--- Collected material ---
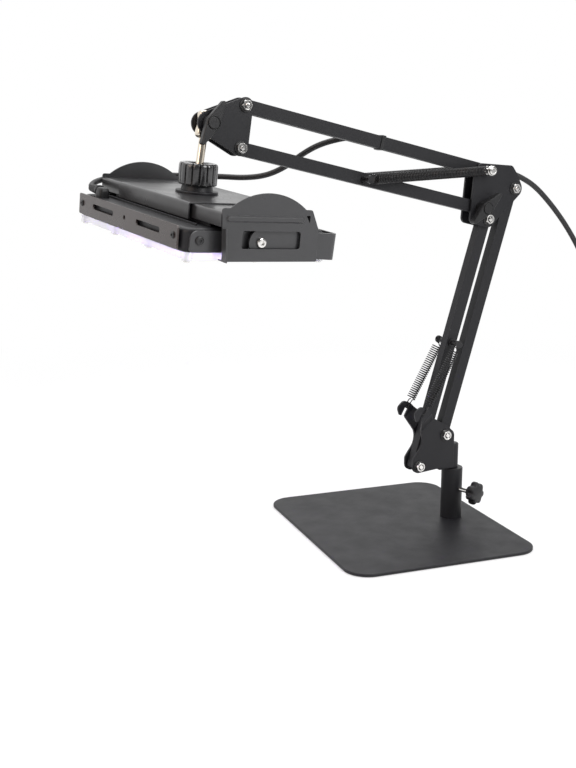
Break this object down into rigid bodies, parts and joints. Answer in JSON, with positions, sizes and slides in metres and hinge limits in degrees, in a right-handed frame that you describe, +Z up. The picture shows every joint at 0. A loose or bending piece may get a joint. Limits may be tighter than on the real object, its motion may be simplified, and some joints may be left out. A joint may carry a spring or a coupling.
{
  "type": "screen exposure lamp",
  "caption": "Flat ultraviolet flood lamp on a spring-balanced twin-bar arm with a ball joint, standing on a steel foot plate, for exposing print screens.",
  "frame": {"origin": "on the socket tube's axis, at the underside of the foot", "axes": "+Z up; X in the plane of the arm, with the lamp towards -X; Y across the arm"},
  "size_m": [0.7307, 0.331, 0.5469],
  "materials": {
    "powder_black": "satin black powder coat",
    "lamp_black": "satin black coating on aluminium sheet",
    "cast_black": "fine textured black coating on die-cast aluminium",
    "bright_steel": "bright plated steel",
    "spring_steel": "oiled black spring wire",
    "moulded_black": "black moulded nylon",
    "clear_cover": "clear moulded polycarbonate",
    "board_white": "white masked aluminium circuit board",
    "emitter": "encapsulated emitters",
    "cord_black": "black rubber sheath",
    "pad_black": "black foam rubber"
  },
  "bodies": {
    "root": {"base_plate": "powder_black", "base_pad": "pad_black", "base_screw": "bright_steel", "socket_tube": "powder_black", "tube_plug": "bright_steel", "socket_bush": "moulded_black", "lead_tail": "cord_black", "lead_coil": "cord_black", "lead_plug": "cord_black"},
    "star_clamp": {"star_knob": "moulded_black", "star_stud": "bright_steel"},
    "mast": {"mast_pin": "powder_black", "mast_plate_near": "powder_black", "mast_plate_far": "powder_black", "mast_bolts": "bright_steel", "lower_spring_near": "spring_steel", "lower_spring_far": "spring_steel"},
    "lower_rear": {"lower_bar_rear": "powder_black"},
    "lower_front": {"lower_bar_front": "powder_black", "lower_spring_pin": "spring_steel"},
    "elbow": {"elbow_plate_near": "powder_black", "elbow_plate_far": "powder_black", "elbow_bolts": "bright_steel", "elbow_cord_clip": "moulded_black", "upper_spring_near": "spring_steel", "upper_spring_far": "spring_steel"},
    "upper_bottom": {"upper_bar_bottom": "powder_black", "upper_spring_pin": "spring_steel"},
    "upper_top": {"upper_bar_top": "powder_black", "upper_cord_tie": "moulded_black", "lead_head": "cord_black", "lead_arm": "cord_black"},
    "wrist": {"wrist_plate_near": "powder_black", "wrist_plate_far": "powder_black", "wrist_bolts": "bright_steel"},
    "elbow_clamp": {"elbow_wing_knob": "moulded_black"},
    "wrist_clamp": {"wrist_wing_knob": "moulded_black"},
    "post": {"ball_post": "bright_steel"},
    "seat_upper": {"ball_seat_upper": "moulded_black"},
    "seat_lower": {"ball_seat_lower": "moulded_black"},
    "lamp": {"socket_base": "powder_black", "socket_screw": "bright_steel", "top_cover": "lamp_black", "bridge_channel": "lamp_black", "side_plate_near": "lamp_black", "side_plate_far": "lamp_black", "side_straps": "lamp_black", "holder_screws": "bright_steel", "mounting_strip": "lamp_black", "housing": "cast_black", "led_board": "board_white", "uv_emitters": "emitter", "driver_box": "moulded_black", "lens_cover": "clear_cover", "lens_screws": "bright_steel", "cord_gland": "moulded_black", "yoke_screws": "bright_steel"},
    "collar": {"collar_nut": "moulded_black"},
    "yoke": {"lamp_yoke": "lamp_black"}
  },
  "joints": [
    {"name": "star_knob_turn", "type": "hinge", "parent": "root", "child": "star_clamp", "pos_m": [0.01174, -0.03614, 0.045], "axis": [0.309, -0.9511, 0], "continuous": true},
    {"name": "mast_swivel", "type": "hinge", "parent": "root", "child": "mast", "pos_m": [0, 0, 0.0735], "axis": [0, 0, 1], "continuous": true, "deforming": ["lead_tail"]},
    {"name": "lower_arm_lean", "type": "hinge", "parent": "mast", "child": "lower_rear", "pos_m": [-0.0196, 0, 0.1222], "axis": [0, -1, 0], "range_deg": [-10, 22], "deforming": ["lower_spring_near", "lower_spring_far"]},
    {"name": "lower_front_follow", "type": "hinge", "parent": "mast", "child": "lower_front", "pos_m": [-0.05982, 0, 0.08469], "axis": [0, -1, 0], "range_deg": [-10, 22]},
    {"name": "elbow_follow", "type": "hinge", "parent": "lower_rear", "child": "elbow", "pos_m": [0.07688, 0, 0.43778], "axis": [0, -1, 0], "range_deg": [-22, 10]},
    {"name": "upper_arm_lift", "type": "hinge", "parent": "elbow", "child": "upper_bottom", "pos_m": [0.02502, 0, 0.41462], "axis": [0, -1, 0], "range_deg": [-30, 35], "deforming": ["upper_spring_near", "upper_spring_far"]},
    {"name": "upper_top_follow", "type": "hinge", "parent": "elbow", "child": "upper_top", "pos_m": [0.032, 0, 0.4613], "axis": [0, -1, 0], "range_deg": [-30, 35], "deforming": ["lead_arm"]},
    {"name": "wrist_follow", "type": "hinge", "parent": "upper_top", "child": "wrist", "pos_m": [-0.30234, 0, 0.53787], "axis": [0, -1, 0], "range_deg": [-35, 30], "deforming": ["lead_head"]},
    {"name": "elbow_knob_turn", "type": "hinge", "parent": "elbow", "child": "elbow_clamp", "pos_m": [0.02502, -0.02, 0.41462], "axis": [0, -1, 0], "continuous": true},
    {"name": "wrist_knob_turn", "type": "hinge", "parent": "wrist", "child": "wrist_clamp", "pos_m": [-0.3475, -0.02, 0.5185], "axis": [0, -1, 0], "continuous": true},
    {"name": "wrist_tilt", "type": "hinge", "parent": "wrist", "child": "post", "pos_m": [-0.3475, 0, 0.5185], "axis": [0, -1, 0], "range_deg": [-75, 15]},
    {"name": "ball_tilt_side", "type": "hinge", "parent": "post", "child": "seat_upper", "pos_m": [-0.3574, 0, 0.4622], "axis": [0, 1, 0], "range_deg": [-11.5, 24]},
    {"name": "ball_tilt_front", "type": "hinge", "parent": "seat_upper", "child": "seat_lower", "pos_m": [-0.3574, 0, 0.4622], "axis": [0.9978, 0, -0.0665], "range_deg": [-22, 13]},
    {"name": "lamp_swivel", "type": "hinge", "parent": "seat_lower", "child": "lamp", "pos_m": [-0.3574, 0, 0.4622], "axis": [0.0663, -0.08, 0.9946], "range_deg": [-60, 60]},
    {"name": "collar_turn", "type": "hinge", "parent": "lamp", "child": "collar", "pos_m": [-0.3574, 0, 0.4622], "axis": [0.0663, -0.08, 0.9946], "continuous": true},
    {"name": "yoke_swing", "type": "hinge", "parent": "lamp", "child": "yoke", "pos_m": [-0.36085, 0.00416, 0.41048], "axis": [-0.087, 0.9925, 0.0857], "range_deg": [-4, 2]}
  ],
  "couplings": [
    {"joint": "lower_front_follow", "follows": "lower_arm_lean", "ratio": 1},
    {"joint": "elbow_follow", "follows": "lower_arm_lean", "ratio": -1},
    {"joint": "upper_top_follow", "follows": "upper_arm_lift", "ratio": 1},
    {"joint": "wrist_follow", "follows": "upper_arm_lift", "ratio": -1}
  ]
}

--- The exercise ---
Extract each line of the material exactly as it stands.

--- Correct response ---
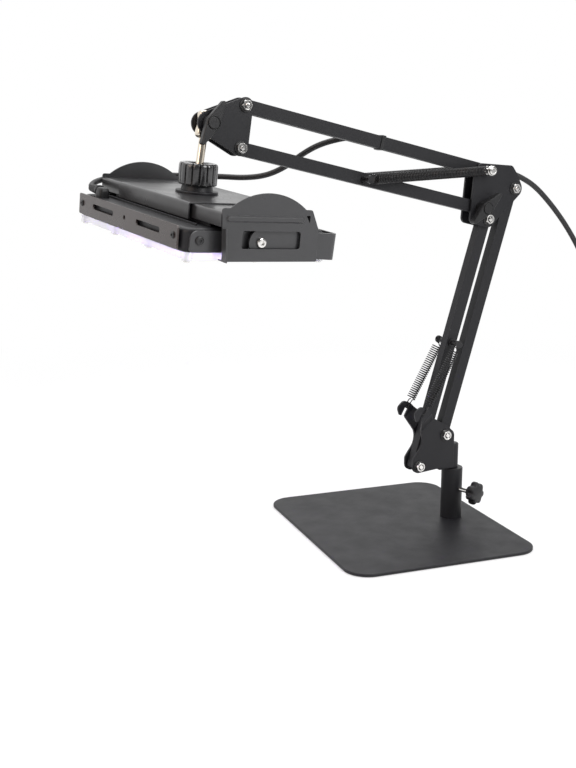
Break this object down into rigid bodies, parts and joints. Answer in JSON, with positions, sizes and slides in metres and hinge limits in degrees, in a right-handed frame that you describe, +Z up. The picture shows every joint at 0. A loose or bending piece may get a joint. Limits may be tighter than on the real object, its motion may be simplified, and some joints may be left out. A joint may carry a spring or a coupling.
{
  "type": "screen exposure lamp",
  "caption": "Flat ultraviolet flood lamp on a spring-balanced twin-bar arm with a ball joint, standing on a steel foot plate, for exposing print screens.",
  "frame": {"origin": "on the socket tube's axis, at the underside of the foot", "axes": "+Z up; X in the plane of the arm, with the lamp towards -X; Y across the arm"},
  "size_m": [0.7307, 0.331, 0.5469],
  "materials": {
    "powder_black": "satin black powder coat",
    "lamp_black": "satin black coating on aluminium sheet",
    "cast_black": "fine textured black coating on die-cast aluminium",
    "bright_steel": "bright plated steel",
    "spring_steel": "oiled black spring wire",
    "moulded_black": "black moulded nylon",
    "clear_cover": "clear moulded polycarbonate",
    "board_white": "white masked aluminium circuit board",
    "emitter": "encapsulated emitters",
    "cord_black": "black rubber sheath",
    "pad_black": "black foam rubber"
  },
  "bodies": {
    "root": {"base_plate": "powder_black", "base_pad": "pad_black", "base_screw": "bright_steel", "socket_tube": "powder_black", "tube_plug": "bright_steel", "socket_bush": "moulded_black", "lead_tail": "cord_black", "lead_coil": "cord_black", "lead_plug": "cord_black"},
    "star_clamp": {"star_knob": "moulded_black", "star_stud": "bright_steel"},
    "mast": {"mast_pin": "powder_black", "mast_plate_near": "powder_black", "mast_plate_far": "powder_black", "mast_bolts": "bright_steel", "lower_spring_near": "spring_steel", "lower_spring_far": "spring_steel"},
    "lower_rear": {"lower_bar_rear": "powder_black"},
    "lower_front": {"lower_bar_front": "powder_black", "lower_spring_pin": "spring_steel"},
    "elbow": {"elbow_plate_near": "powder_black", "elbow_plate_far": "powder_black", "elbow_bolts": "bright_steel", "elbow_cord_clip": "moulded_black", "upper_spring_near": "spring_steel", "upper_spring_far": "spring_steel"},
    "upper_bottom": {"upper_bar_bottom": "powder_black", "upper_spring_pin": "spring_steel"},
    "upper_top": {"upper_bar_top": "powder_black", "upper_cord_tie": "moulded_black", "lead_head": "cord_black", "lead_arm": "cord_black"},
    "wrist": {"wrist_plate_near": "powder_black", "wrist_plate_far": "powder_black", "wrist_bolts": "bright_steel"},
    "elbow_clamp": {"elbow_wing_knob": "moulded_black"},
    "wrist_clamp": {"wrist_wing_knob": "moulded_black"},
    "post": {"ball_post": "bright_steel"},
    "seat_upper": {"ball_seat_upper": "moulded_black"},
    "seat_lower": {"ball_seat_lower": "moulded_black"},
    "lamp": {"socket_base": "powder_black", "socket_screw": "bright_steel", "top_cover": "lamp_black", "bridge_channel": "lamp_black", "side_plate_near": "lamp_black", "side_plate_far": "lamp_black", "side_straps": "lamp_black", "holder_screws": "bright_steel", "mounting_strip": "lamp_black", "housing": "cast_black", "led_board": "board_white", "uv_emitters": "emitter", "driver_box": "moulded_black", "lens_cover": "clear_cover", "lens_screws": "bright_steel", "cord_gland": "moulded_black", "yoke_screws": "bright_steel"},
    "collar": {"collar_nut": "moulded_black"},
    "yoke": {"lamp_yoke": "lamp_black"}
  },
  "joints": [
    {"name": "star_knob_turn", "type": "hinge", "parent": "root", "child": "star_clamp", "pos_m": [0.01174, -0.03614, 0.045], "axis": [0.309, -0.9511, 0], "continuous": true},
    {"name": "mast_swivel", "type": "hinge", "parent": "root", "child": "mast", "pos_m": [0, 0, 0.0735], "axis": [0, 0, 1], "continuous": true, "deforming": ["lead_tail"]},
    {"name": "lower_arm_lean", "type": "hinge", "parent": "mast", "child": "lower_rear", "pos_m": [-0.0196, 0, 0.1222], "axis": [0, -1, 0], "range_deg": [-10, 22], "deforming": ["lower_spring_near", "lower_spring_far"]},
    {"name": "lower_front_follow", "type": "hinge", "parent": "mast", "child": "lower_front", "pos_m": [-0.05982, 0, 0.08469], "axis": [0, -1, 0], "range_deg": [-10, 22]},
    {"name": "elbow_follow", "type": "hinge", "parent": "lower_rear", "child": "elbow", "pos_m": [0.07688, 0, 0.43778], "axis": [0, -1, 0], "range_deg": [-22, 10]},
    {"name": "upper_arm_lift", "type": "hinge", "parent": "elbow", "child": "upper_bottom", "pos_m": [0.02502, 0, 0.41462], "axis": [0, -1, 0], "range_deg": [-30, 35], "deforming": ["upper_spring_near", "upper_spring_far"]},
    {"name": "upper_top_follow", "type": "hinge", "parent": "elbow", "child": "upper_top", "pos_m": [0.032, 0, 0.4613], "axis": [0, -1, 0], "range_deg": [-30, 35], "deforming": ["lead_arm"]},
    {"name": "wrist_follow", "type": "hinge", "parent": "upper_top", "child": "wrist", "pos_m": [-0.30234, 0, 0.53787], "axis": [0, -1, 0], "range_deg": [-35, 30], "deforming": ["lead_head"]},
    {"name": "elbow_knob_turn", "type": "hinge", "parent": "elbow", "child": "elbow_clamp", "pos_m": [0.02502, -0.02, 0.41462], "axis": [0, -1, 0], "continuous": true},
    {"name": "wrist_knob_turn", "type": "hinge", "parent": "wrist", "child": "wrist_clamp", "pos_m": [-0.3475, -0.02, 0.5185], "axis": [0, -1, 0], "continuous": true},
    {"name": "wrist_tilt", "type": "hinge", "parent": "wrist", "child": "post", "pos_m": [-0.3475, 0, 0.5185], "axis": [0, -1, 0], "range_deg": [-75, 15]},
    {"name": "ball_tilt_side", "type": "hinge", "parent": "post", "child": "seat_upper", "pos_m": [-0.3574, 0, 0.4622], "axis": [0, 1, 0], "range_deg": [-11.5, 24]},
    {"name": "ball_tilt_front", "type": "hinge", "parent": "seat_upper", "child": "seat_lower", "pos_m": [-0.3574, 0, 0.4622], "axis": [0.9978, 0, -0.0665], "range_deg": [-22, 13]},
    {"name": "lamp_swivel", "type": "hinge", "parent": "seat_lower", "child": "lamp", "pos_m": [-0.3574, 0, 0.4622], "axis": [0.0663, -0.08, 0.9946], "range_deg": [-60, 60]},
    {"name": "collar_turn", "type": "hinge", "parent": "lamp", "child": "collar", "pos_m": [-0.3574, 0, 0.4622], "axis": [0.0663, -0.08, 0.9946], "continuous": true},
    {"name": "yoke_swing", "type": "hinge", "parent": "lamp", "child": "yoke", "pos_m": [-0.36085, 0.00416, 0.41048], "axis": [-0.087, 0.9925, 0.0857], "range_deg": [-4, 2]}
  ],
  "couplings": [
    {"joint": "lower_front_follow", "follows": "lower_arm_lean", "ratio": 1},
    {"joint": "elbow_follow", "follows": "lower_arm_lean", "ratio": -1},
    {"joint": "upper_top_follow", "follows": "upper_arm_lift", "ratio": 1},
    {"joint": "wrist_follow", "follows": "upper_arm_lift", "ratio": -1}
  ]
}